Shortly after Manuelito’s surrender, Carleton was relieved of his command and replaced with a new reservation superintendent, A. B. Norton. Norton recommended to his superiors that the Navahos be relocated to a place with clean water and fertile soil, so that the U.S. government could save money and help the Navahos become self-sufficient. For the next two years, many of the government employees who supervised the reservation adopted a similar tone.
Although Brown paints a scathing portrait of the U.S. government’s treatment of Native Americans, he also writes about many figures like Norton—mid-level bureaucrats who seemed to want to help the Native Americans they’d been tasked with overseeing. However, notice that Norton’s stated motive for helping the Navahos was to make them self-sufficient (therefore saving the U.S. some money), calling into question how altruistic Norton really was.
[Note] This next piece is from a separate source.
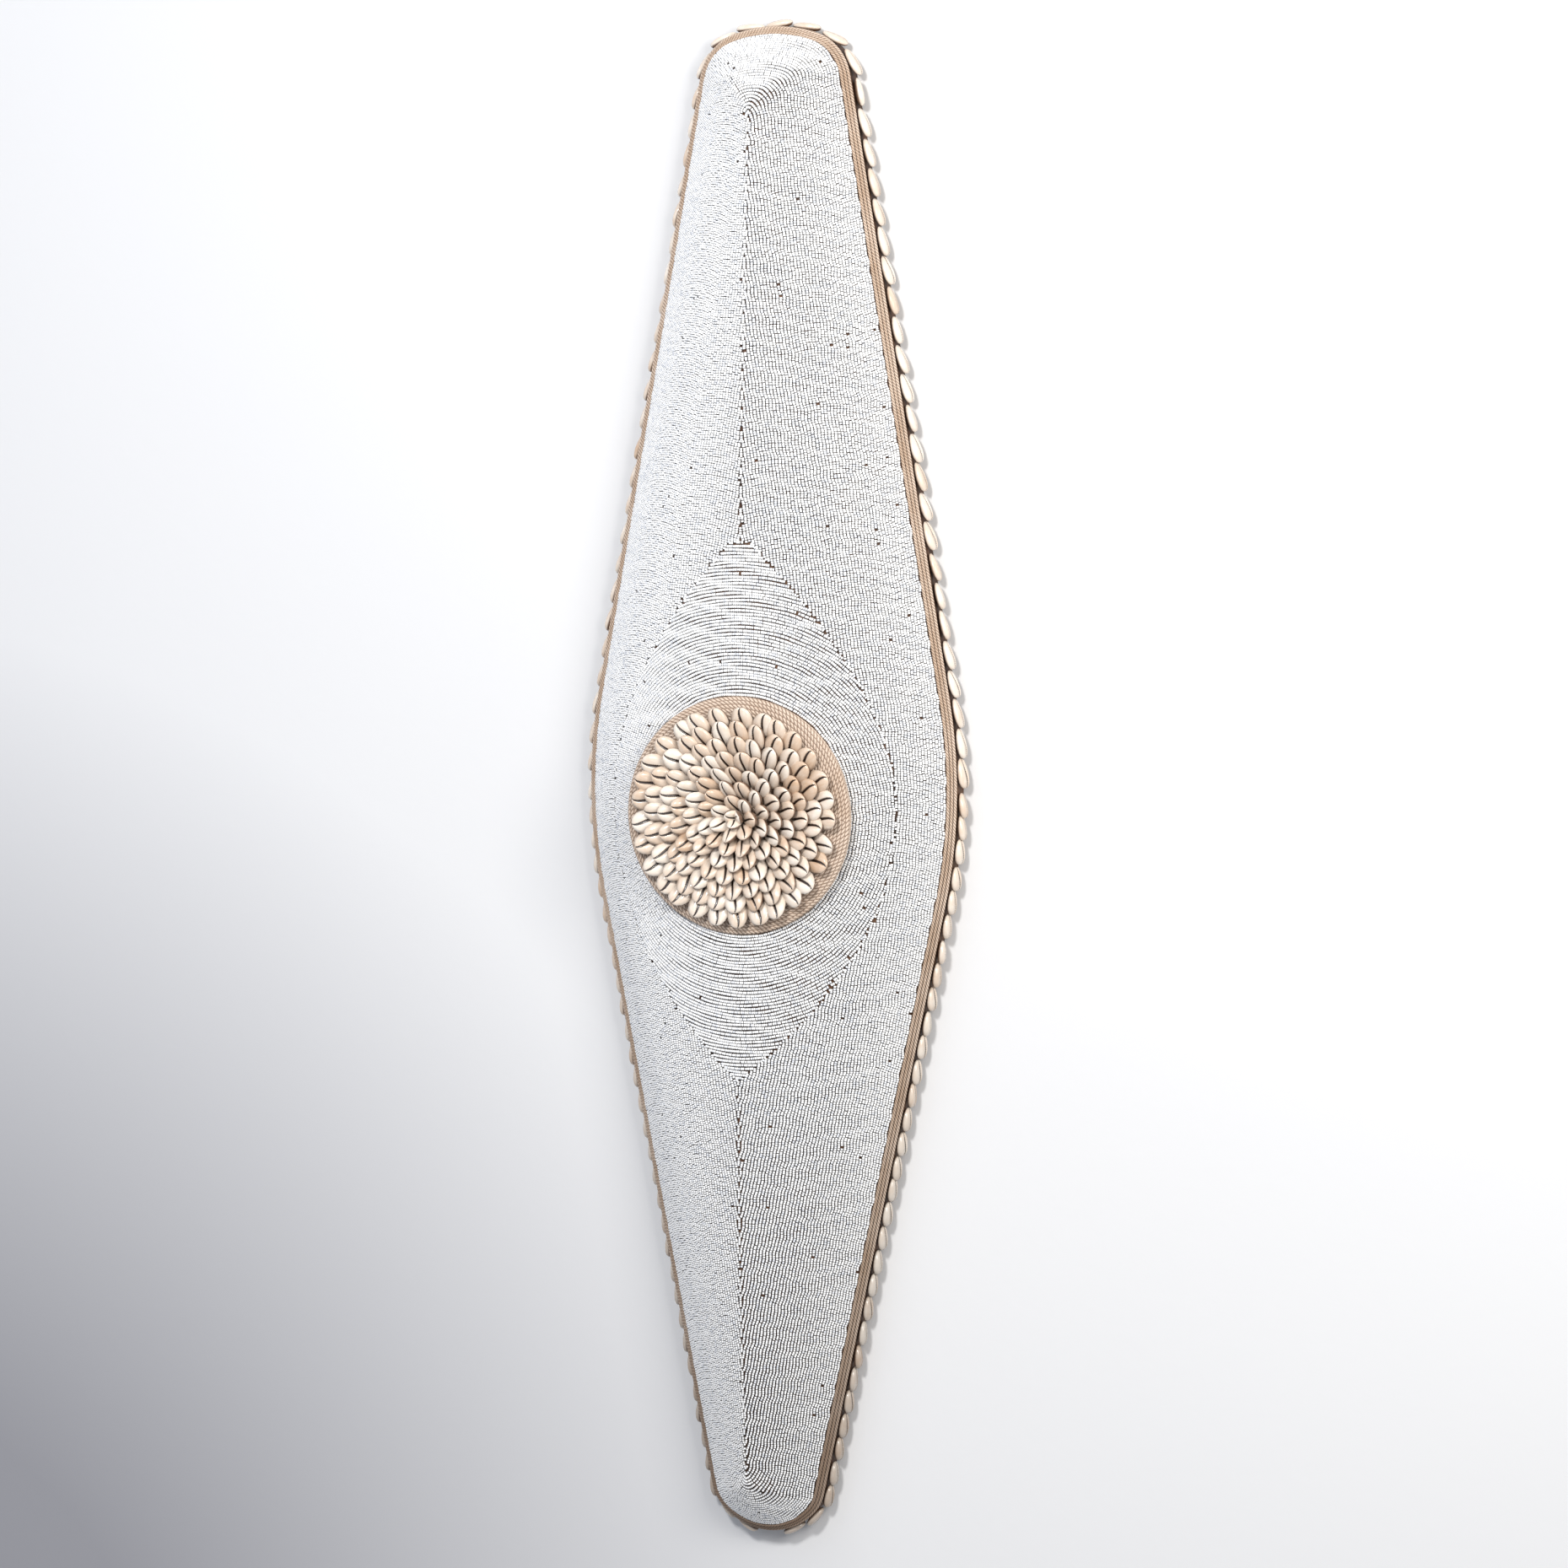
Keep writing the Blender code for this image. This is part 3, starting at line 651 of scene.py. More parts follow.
def stained_wood_material(board):
    """Softwood hollowed by gouge and stained dark: grain lengthwise, pores, stain worn on proud marks."""
    material, tree, shader = new_material("dark_stained_gouged_wood", IOR=1.45, Metallic=0.0)
    place = add_node(tree, "ShaderNodeTexCoord")
    grown = add_node(tree, "ShaderNodeMapping", {"Vector": place, "Scale": (1.0, 0.06, 1.0)})
    rings = add_node(
        tree, "ShaderNodeTexNoise", {"Vector": grown, "Scale": 210.0, "Detail": 6.0, "Distortion": 0.6})
    pores = add_node(tree, "ShaderNodeTexNoise", {"Vector": grown, "Scale": 1400.0, "Detail": 2.0})
    blotch = add_node(tree, "ShaderNodeTexNoise", {"Vector": place, "Scale": 9.0, "Detail": 4.0})
    grain = add_node(tree, "ShaderNodeMapRange", {0: rings, 1: 0.36, 2: 0.66})
    veins, stain, bare = opaque(board.grain), opaque(board.stain), opaque(hex_colour("#8C6849"))
    wood = add_node(tree, "ShaderNodeMix", {MIX_FACTOR: grain, MIX_A: veins, MIX_B: stain}, data_type="RGBA")
    worn = add_node(tree, "ShaderNodeMapRange", {0: blotch, 1: 0.48, 2: 0.8, 3: 0.0, 4: 0.45})
    colour = add_node(tree, "ShaderNodeMix", {MIX_FACTOR: worn, MIX_A: wood, MIX_B: bare}, data_type="RGBA")
    rough = add_node(tree, "ShaderNodeMapRange", {0: pores, 1: 0.3, 2: 0.7, 3: 0.5, 4: 0.78})
    bump = add_node(tree, "ShaderNodeBump", {"Strength": 0.45, "Distance": 0.0004, "Height": rings})
    set_inputs(tree, shader, {"Base Color": colour, "Roughness": rough, "Normal": bump})
    return material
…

In 1868, Navaho chiefs signed a new treaty with the government, the terms of which arranged for the Navahos to return to some of their original lands in exchange for promising peace. At the meeting, the chiefs met the famous General William Sherman. Sherman already had a reputation for killing Native Americans, but the Navahos noticed that he had “the eyes of a man who had suffered and knew the pain of it in others.” The Navaho had suffered greatly, and their lives would be difficult moving forward. Little did they know that they’d suffered less than almost any tribe in the country.
The chapter ends with the Navahos retaining some of their land, which is far more fortunate than most tribes. General Sherman is an agent of genocide who spent his career killing Native Americans, but as Brown points out, he knows “the pain of [suffering] in others,” and on some level he seems to grasp the barbarism of his own actions. For the Navahos, this mitigated Sherman’s depravity, but it’s also arguable that his knowledge of suffering made his cruelty worse.